CEO 76-15 -- January 16, 1976
CONFLICT OF INTEREST
CITY COMMISSIONER EMPLOYED BY BUSINESS SELLING TO THE CITY
To: Frank J. Rouse, City Attorney, Fort Meade
Prepared by: Gene Rhodes
Florida Statute s. 112.313(7)(1975) prohibits a local officer from holding private employment with a business entity which transacts business with the public agency in which he serves. The term "agency" is defined to include any local or municipal governmental entity and any department or division therein. See s. 112.312(2). Where a city manager is appointed by and is responsible directly to the city commission, their agencies are deemed to be one and the same, i.e., the city commission. Therefore, said city manager is prohibited from purchasing goods from a lumber company which employs a member of the city commission.
Does a prohibited conflict of interest exist where a city manager purchases goods from a lumber company that employs a city commissioner?
Your question is answered in the affirmative.
Your letter of inquiry advises us that the city commissioner at issue is the manager of a local lumber yard which is the only outlet for many commodities in the City of Fort Meade. The commissioner's brother-in-law owns the lumber yard, and the commissioner has neither a proprietary nor a financial interest in the business. Rather, he is a salaried managerial employee. The city manager is the purchasing agent for the city and in this capacity occasionally purchases goods from the subject lumber company.

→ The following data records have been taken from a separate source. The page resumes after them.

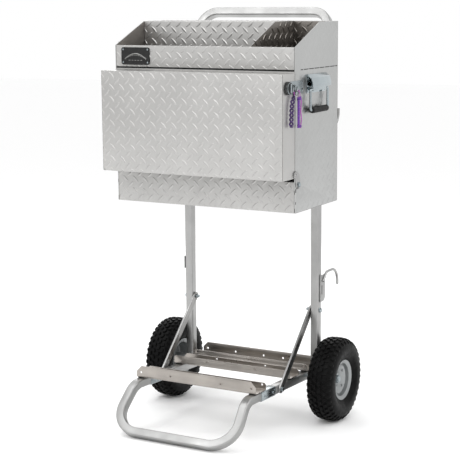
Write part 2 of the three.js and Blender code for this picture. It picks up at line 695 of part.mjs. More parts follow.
// ---------- side handles ----------
function handlePlate() {
  const { y, halfWidth, pivotX, pivotZ, rod } = SIDE_HANDLE;
  const wall = 2;
  const x = sideFace;
  const lip = pivotX + rod + 6;
  const profile = [
    [x, 1056], [x, 1004], [x + wall, 1004], [x + wall, 1052], [lip - 6, 1044], [lip - wall, 1030],
    [lip - wall, pivotZ + 5], [lip, pivotZ + 5], [lip, 1032], [lip - 4.5, 1046], [x + wall + 2, 1056],
  ];
  const shape = new THREE.Shape(profile.map(([px, pz]) => new THREE.Vector2(px, pz)));
  const length = 2 * (halfWidth + 4);
  const hood = new THREE.ExtrudeGeometry(shape, { depth: length, bevelEnabled: false });
  const toWorld = new THREE.Matrix4().set(1, 0, 0, 0, 0, 0, -1, y + length / 2, 0, 1, 0, 0, 0, 0, 0, 1);
  hood.applyMatrix4(toWorld);
  const boss = block(x + 1, pivotX + 3, y - halfWidth + 13, y + halfWidth - 13, pivotZ - 5, pivotZ + 5);
  return join(hood, boss);
}
addPair(tall, 'side_handle_plate', handlePlate(), chrome);

function handleBail() {
  const { y, halfWidth, pivotX, pivotZ, gripZ, rod } = SIDE_HANDLE;
  const inward = halfWidth - 13 - GAP;
  const corners = [
    point(pivotX, y - inward - 0.5, pivotZ),
    point(pivotX, y - halfWidth, pivotZ),
    point(pivotX, y - halfWidth, gripZ),
    point(pivotX, y + halfWidth, gripZ),
    point(pivotX, y + halfWidth, pivotZ),
    point(pivotX, y + inward + 0.5, pivotZ),
  ];
  return sweep(circle(rod, 10), new BentPath(corners, [5, 7, 7, 5], 4));
}
addPair(tall, 'side_handle_bail', handleBail(), zinc);

function handleGrip() {
  const { y, halfWidth, pivotX, gripZ, rod, grip } = SIDE_HANDLE;
  const reach = halfWidth - 8;
  const sleeveBar = barY(grip, y - reach, y + reach, pivotX, gripZ, 20);
  return cut(sleeveBar, barY(rod + GAP, y - reach - 5, y + reach + 5, pivotX, gripZ, 12));
}
addPair(tall, 'side_handle_grip', handleGrip(), rubber);

// ---------- name plate ----------
function namePlate() {
  const width = 96;
  const height = 50;
  const corner = 7;
  const shape = new THREE.Shape();
  const x = width / 2 - corner;
  const z = height / 2 - corner;
  shape.absarc(x, z, corner, 0, Math.PI / 2, false);
  shape.absarc(-x, z, corner, Math.PI / 2, Math.PI, false);
  shape.absarc(-x, -z, corner, Math.PI, 1.5 * Math.PI, false);
  shape.absarc(x, -z, corner, 1.5 * Math.PI, 2 * Math.PI, false);
  const plate = new THREE.ExtrudeGeometry(shape, { depth: 2, bevelEnabled: false, curveSegments: 4 });
  return plate.rotateX(Math.PI / 2).translate(-221.5, BOX_FRONT - GAP, 1101.6);
}
add(tall, 'name_plate', namePlate(), namePaint);

export default object;
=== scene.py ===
"""Looks for the tread-plate show box on a two-wheeled hand cart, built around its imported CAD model.

Builders work in millimetres in one of two frames, both counted from the axle: LEVEL for the base, and
LEANING for the uprights and the box, where heights run along the uprights from FOOT_DEPTH under the axle.
"""
import json
from math import atan2, cos, pi, radians, sin, sqrt, tan

import bmesh
import bpy
from mathutils import Matrix, Vector


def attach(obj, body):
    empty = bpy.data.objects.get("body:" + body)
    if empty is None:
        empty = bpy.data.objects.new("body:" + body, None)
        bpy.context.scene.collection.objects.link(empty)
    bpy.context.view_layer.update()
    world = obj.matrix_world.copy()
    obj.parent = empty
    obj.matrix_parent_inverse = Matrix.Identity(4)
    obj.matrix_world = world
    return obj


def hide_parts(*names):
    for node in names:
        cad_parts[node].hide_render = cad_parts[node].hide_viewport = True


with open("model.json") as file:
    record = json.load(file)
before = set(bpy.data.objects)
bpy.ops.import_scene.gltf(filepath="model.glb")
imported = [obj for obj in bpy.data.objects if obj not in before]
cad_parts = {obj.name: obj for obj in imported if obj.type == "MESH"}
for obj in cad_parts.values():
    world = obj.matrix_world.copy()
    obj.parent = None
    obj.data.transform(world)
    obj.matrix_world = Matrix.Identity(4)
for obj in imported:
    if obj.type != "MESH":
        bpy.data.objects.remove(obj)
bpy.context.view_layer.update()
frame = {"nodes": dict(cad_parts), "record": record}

JOINTS = {joint["name"]: joint for joint in frame["record"]["behaviour"]["joints"]}
AXLE = Vector(JOINTS["wheel_spin_left"]["pos_m"])
SWING = JOINTS["side_handle_left_swing"]["axis"]
LEAN = atan2(SWING[2], SWING[1])
FOOT_DEPTH = 0.131
MM = Matrix.Scale(0.001, 4)
LEVEL = Matrix.Translation(AXLE) @ MM
LEANING = (
    Matrix.Translation(AXLE)
    @ Matrix.Rotation(LEAN, 4, "X")
    @ Matrix.Translation((0, 0, -FOOT_DEPTH))
    @ MM
)
CART = "cart_and_box"


def link(made):
    bpy.context.scene.collection.objects.link(made)
    return made


def round_angles(count):
    return [2 * pi * k / count for k in range(count)]


# ---- camera ----
LENS = 105.2
CAMERA_FROM_AXLE = Vector((1.9085, -3.6265, 0.9709))
CAMERA_BACK = Vector((0.47768, -0.86870, 0.13110)).normalized()
CAMERA_RIGHT = Vector((0.87516, 0.48358, 0.01553)).normalized()


def add_camera():
    data = bpy.data.cameras.new("camera")
    data.sensor_width = 36
    data.lens = LENS
    data.clip_end = 50
    camera = link(bpy.data.objects.new("camera", data))
    place = Matrix((CAMERA_RIGHT, CAMERA_BACK.cross(CAMERA_RIGHT), CAMERA_BACK)).transposed().to_4x4()
    place.translation = AXLE + CAMERA_FROM_AXLE
    camera.matrix_world = place
    bpy.context.scene.camera = camera


add_camera()


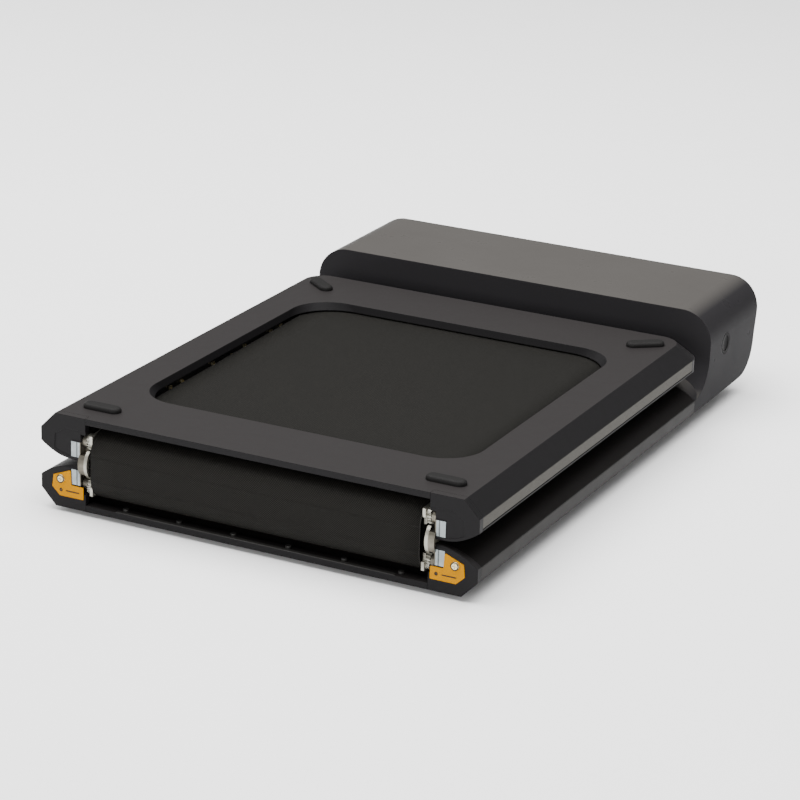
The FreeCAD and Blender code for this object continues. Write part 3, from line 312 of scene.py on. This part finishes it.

The Code of Ethics for Public Officers and Employees states in relevant part:
CONFLICTING EMPLOYMENT OR CONTRACTUAL RELATIONSHIP. -- No public officer or employee of an agency shall have or hold any employment or contractual relationship with any business entity or any agency which is subject to the regulation of, or doing business with any agency of which he is an officer or employee excluding those organizations and their officers who enter into or negotiate a collective bargaining contract with any state, county, municipal, or other political subdivision of the state when acting in their official capacity; nor shall an officer or employee of an agency have or hold any employment or contractual relationship that will create a continuing or frequently recurring conflict between his private interests and the performance of his public duties or that would impede the full and faithful discharge of his public duties. . . . [Fla. Stat. s. 112.313(7)(1975).]
The above-quoted provision clearly prohibits a public officer from holding employment with a business entity doing business with the public agency in which he serves. However, the term "agency" is defined in the Code of Ethics to include any local or municipal governmental entity and any department or division therein. See Fla. Stat. s. 112.312(1).
The question you have raised, therefore, turns on whether the city commission and the city manager's office constitute a single or, alternatively, two separate agencies. Your city charter states that the "City Commission shall act administratively by and through a City Manager." The city manager is appointed by the city commission and serves at their pleasure. He must submit to the city commission a monthly accounting of the city's affairs and he has entire charge of the city's business subject to the control of the city commission. Fort Meade City Charter, ss. 8, 9(a), (3) and (f).
Based on these facts, it is our view that the city commission and the city manager's office must be considered integral parts of the same agency within the meaning of s. 112.312(1). Accordingly, the subject city commissioner is prohibited from simultaneously holding employment with the lumber company at issue as long as that lumber company is doing business with his agency.